Keep in mind this is one of 5 functions for each of the time periods. What was causing it to run so slow? Well, the land use data is a conflation of all five time periods, weighing in at about 2.5 million polygons. I calculated a spatial index on both tables, but clearly that was not enough. Luckily, this data also has a region identifier. The land use data was split up into about 8,000 regions, each with its own unique region identifier. As the “patch” data was generated from the same land use, we could include the region identifier in that as well to help optimize the query. It was safe to use the region id, as no two polygons with different region ids would touch and be contiguous.

I modified the “patch” creation portion of the function to include the region identifier and then modified the function, like so:

EXECUTE $$
 UPDATE $$||tblbase||$$ b 
    SET transition_mask = transition_mask & '11110'::bit(5)
   FROM $$||tblpatch||$$ patch 
  WHERE patch.period = 1986 AND patch.size_threshold = 0 
    AND patch.newregionid = b.newregionid
    AND patch.shape && b.shape AND ST_Intersects(patch.shape, b.shape)
;$$;

I also realized I was missing a step I used elsewhere in this project. The double-ampersand (&&) operator performs a minimum-bounding rectangle comparison between the two geometries. This operation can also be performed using only the spatial index. So I added it as well in the hopes that it would improve the results. Running the function again, the process now only takes about 15 minutes, which is approximately 28 times faster than before.

Here’s the EXPLAIN on the first version of the function:

Update on baseland b  (cost=16.47..20972348.39 rows=4192474 width=526)
  ->  Nested Loop  (cost=16.47..20972348.39 rows=4192474 width=526)
    ->  Seq Scan on curr_patch patch  (cost=0.00..48093.89 rows=49087 width=1546)
         Filter: ((period = 1986) AND (size_threshold = 0))
    ->  Bitmap Heap Scan on baseland b  (cost=16.47..425.72 rows=34 width=520)
         Recheck Cond: (patch.shape && shape)
         Filter: _st_intersects(patch.shape, shape)
         ->  Bitmap Index Scan on sidx_baseland  (cost=0.00..16.46 rows=101 width=0)
              Index Cond: (patch.shape && shape)

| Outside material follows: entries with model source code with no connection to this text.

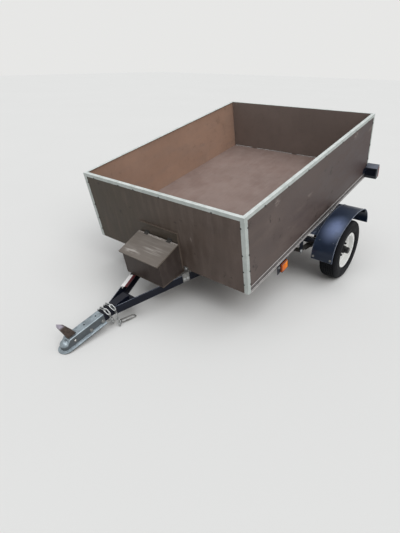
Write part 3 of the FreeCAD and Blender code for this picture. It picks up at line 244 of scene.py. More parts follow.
class Effects:
    """Shader node groups that several finishes share, each built once, that put out masks."""

    INPUTS: dict[str, dict[str, Any]] = {
        "edge_wear": {"Radius": 0.002, "Amount": 1.0, "Patch": 30.0, "Seed": 0.0},
        "dust": {"Amount": 0.5, "Scale": 6.0, "Seed": 0.0},
        "blotches": {"Stretch": (4.0, 4.0, 4.0), "Low": 0.42, "High": 0.66, "Seed": 0.0},
        "scratches": {"Stretch": (4.0, 160.0, 160.0), "Amount": 1.0, "Seed": 0.0},
        "scuff": {"Centre": (0.0, 0.0, 0.0), "Size": (0.1, 0.1, 0.1), "Grain": (20.0, 20.0, 20.0),
                  "Seed": 0.0},
        "ply_edge": {"Across": (0.0, 1.0, 0.0), "Ply": 0.0016, "Seed": 0.0},
        "rust": {"Amount": 0.5, "Scale": 18.0, "Seed": 0.0},
    }

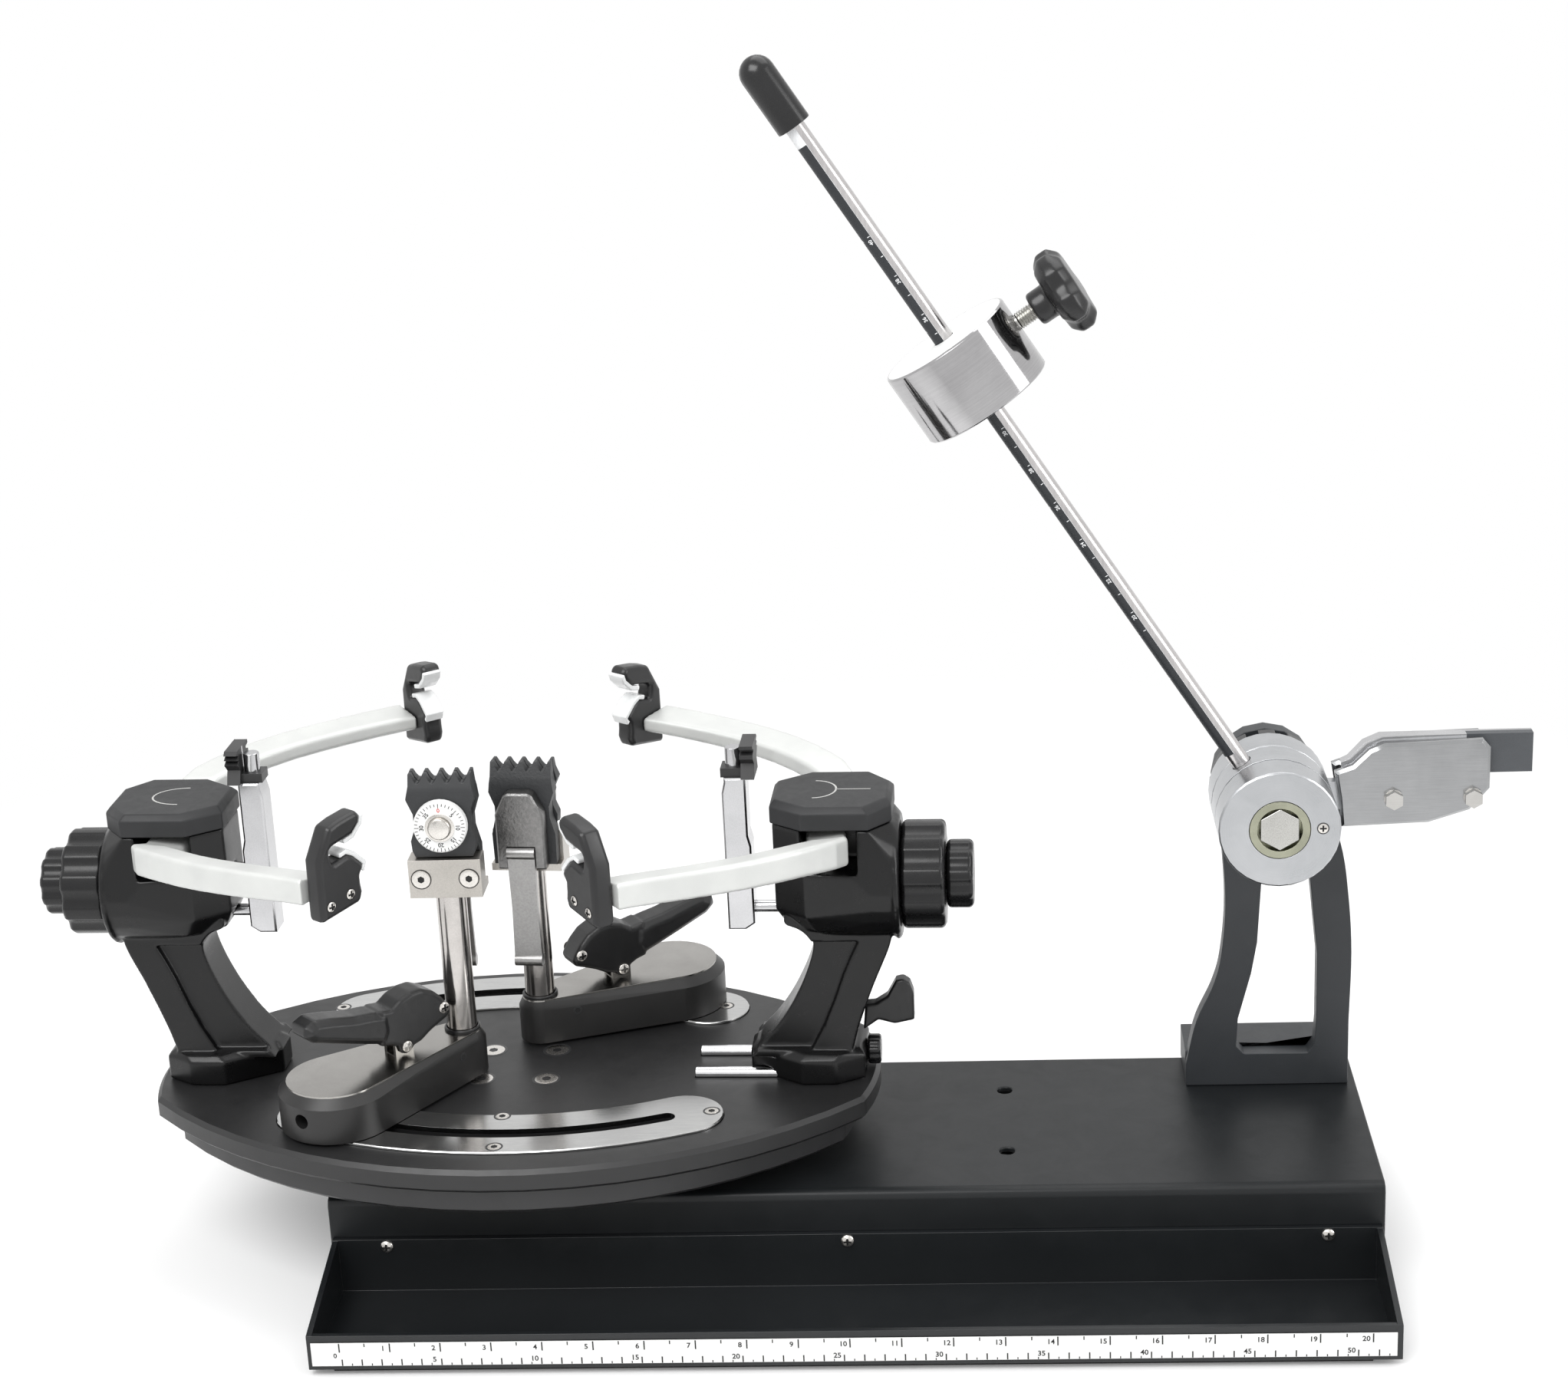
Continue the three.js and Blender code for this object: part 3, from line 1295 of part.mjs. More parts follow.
// The whole machine.
function build() {
  add('base_channel', base_channel(), black, 0.55, 0.3);
  add('tool_tray', tool_tray(), black, 0.55, 0.3);
  add('ruler_scale', box(scale_left, scale_right, -scale_thickness - seat_gap, -seat_gap,
    scale_bottom, scale_top), white, 0.5, 0);
  add('foot_strip_front', foot_strip(foot_inset), rubber, 0.9, 0);
  add('foot_strip_rear', foot_strip(base_back - foot_width), rubber, 0.9, 0);
  add('tension_bracket', tension_bracket(), dark, 0.6, 0.3);
  add('axle_bolt', axle_bolt(), silver, 0.3, 0.9);
  add('front_bearing', front_bearing(), steel, 0.3, 0.9);
  add('rod_drum', rod_drum(), silver, 0.35, 0.9);
  add('gripper_drum', gripper_drum(), silver, 0.35, 0.9);
  add('ratchet_ring', ratchet_ring(), black, 0.5, 0.3);
  add('tension_rod', tension_rod(), steel, 0.2, 1);
  add('rod_cap', rod_cap(), rubber, 0.6, 0);
  add('drop_weight', drop_weight(), silver, 0.08, 1);
  add('weight_knob', weight_knob(), black, 0.4, 0);
  add('gripper_plate_front', gripper_plate(gripper_front).add(gripper_bolt(bolt_near_x))
    .add(gripper_bolt(bolt_far_x)), silver, 0.15, 1);
  add('gripper_plate_rear', gripper_plate(gripper_front + gripper_plate_thickness
    + gripper_jaw_thickness + 2 * seat_gap), silver, 0.15, 1);
  add('gripper_jaw', gripper_jaw(), dark, 0.7, 0);
  add('pivot_housing', pivot_housing(), dark, 0.5, 0.4);
  add('turntable_underplate', turntable_underplate(), dark, 0.6, 0.3);
  add('turntable_plate', turntable_plate(), black, 0.5, 0.4);
  add('glide_plate_front', glide_plate(-1), silver, 0.2, 1);
  add('glide_plate_rear', glide_plate(1), silver, 0.2, 1);
  add('guide_rod_front', guide_rod(-1), steel, 0.2, 1);
  add('guide_rod_rear', guide_rod(1), steel, 0.2, 1);
  for (const side of [-1, 1]) {
    const name = side < 0 ? 'left' : 'right';
    add(`mast_${name}`, mast_body(side), black, 0.35, 0.2);
    add(`mast_cap_${name}`, mast_cap(side), dark, 0.5, 0.1);
    add(`arm_knob_${name}`, mast_knob(side, big_knob_radius, -barrel_out - seat_gap,
      big_knob_length, 0), black, 0.4, 0.1);
    add(`support_knob_${name}`, mast_knob(side, small_knob_radius,
      -barrel_out - big_knob_length - 2 * seat_gap, small_knob_length, 0), black, 0.4, 0.1);
    for (const way of [-1, 1]) {
      const end = way * side * -1 < 0 ? 'front' : 'rear';
      add(`arm_${name}_${end}`, side_arm(side, way), satin, 0.4, 0.6);
      add(`hook_${name}_${end}`, hook(side, way), black, 0.5, 0.1);
    }
    add(`centre_support_${name}`, centre_support(side), silver, 0.15, 1);
  }
  add('lock_lever', lock_lever(), black, 0.4, 0.1);
  add('lock_screw', lock_screw(), dark, 0.3, 0.8);
  for (const number of [1, 2]) {
    add(`clamp_base_${number}`, clamp_base(number), black, 0.5, 0.2);
    add(`cam_lever_${number}`, cam_lever(number), black, 0.5, 0);
    add(`clamp_post_${number}`, clamp_post(number), steel, 0.25, 1);
    add(`jaw_front_${number}`, jaw_front(number), black, 0.6, 0);
    add(`jaw_rear_${number}`, jaw_rear(number), black, 0.6, 0);
    add(`clamp_dial_${number}`, clamp_dial(number), white, 0.4, 0.3);
    add(`head_lever_${number}`, head_lever(number), steel, 0.3, 1);
  }
}

build();
const span = new THREE.Box3().setFromObject(group);
const middle = span.getCenter(new THREE.Vector3());
group.children.forEach((mesh) => mesh.geometry.translate(-middle.x, -middle.y, -span.min.z));

export default group;
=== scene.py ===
"""Looks for the table-top racket stringing machine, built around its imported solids.

Lengths are millimetres in the machine's own frame (X from the zero mark of the tray's
scale, Y away from the tray, Z up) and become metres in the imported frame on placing.
"""

import math

import bmesh
import bpy
from mathutils import Matrix, Vector


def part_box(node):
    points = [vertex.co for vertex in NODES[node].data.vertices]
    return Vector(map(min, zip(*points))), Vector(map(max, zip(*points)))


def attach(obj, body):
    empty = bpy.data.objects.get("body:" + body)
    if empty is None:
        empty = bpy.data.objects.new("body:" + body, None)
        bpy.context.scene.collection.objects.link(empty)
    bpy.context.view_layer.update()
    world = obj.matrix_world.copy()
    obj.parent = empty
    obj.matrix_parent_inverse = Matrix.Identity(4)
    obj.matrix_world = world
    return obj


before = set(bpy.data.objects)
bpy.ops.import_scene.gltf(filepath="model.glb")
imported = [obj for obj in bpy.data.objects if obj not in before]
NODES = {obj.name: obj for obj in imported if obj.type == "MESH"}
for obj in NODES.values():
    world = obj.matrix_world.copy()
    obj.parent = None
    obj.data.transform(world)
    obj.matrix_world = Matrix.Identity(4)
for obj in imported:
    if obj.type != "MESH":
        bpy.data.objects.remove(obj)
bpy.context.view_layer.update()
MM = 0.001

# The machine's own frame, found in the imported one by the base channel.
BASE_LEFT = -19
BASE_BACK = 230
base_low, base_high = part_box("base_channel")
OFFSET = Vector((base_low.x - BASE_LEFT * MM, base_high.y - BASE_BACK * MM, 0))
WORLD = Matrix.Identity(4)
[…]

And with the changes to the where clause:

Update on baseland b  (cost=0.41..458738.64 rows=1 width=526)
 ->  Nested Loop  (cost=0.41..458738.64 rows=1 width=526)
   ->  Seq Scan on curr_patch patch  (cost=0.00..48093.89 rows=49087 width=1553)
        Filter: ((period = 1986) AND (size_threshold = 0))
   ->  Index Scan using sidx_baseland on baseland b  (cost=0.41..8.36 rows=1 width=520)
        Index Cond: ((patch.shape && shape) AND (patch.shape && shape))
        Filter: ((patch.newregionid = (newregionid)::text) AND _st_intersects(patch.shape, shape))

No longer are we relying on a Heap Scan, instead we use the spatial index, with both the text comparison and the more thorough ST_Intersects() to validate the results returned from the Index Scan. I’m still amazed that the query planner (this is on PostgreSQL 9.3.9 with PostGIS 2.1.7) doesn’t use the MBR/Index Scan when comparing features using ST_Intersects. It’s always good to run EXPLAIN against your queries and test them in isolation. Just because you generated an index, doesn’t mean the database is actually using it. And it might seem redundant to type a.shape && b.shape AND ST_Intersects(a.shape, b.shape), but I’m happy to do it if it saves hours of time waiting for tasks to complete.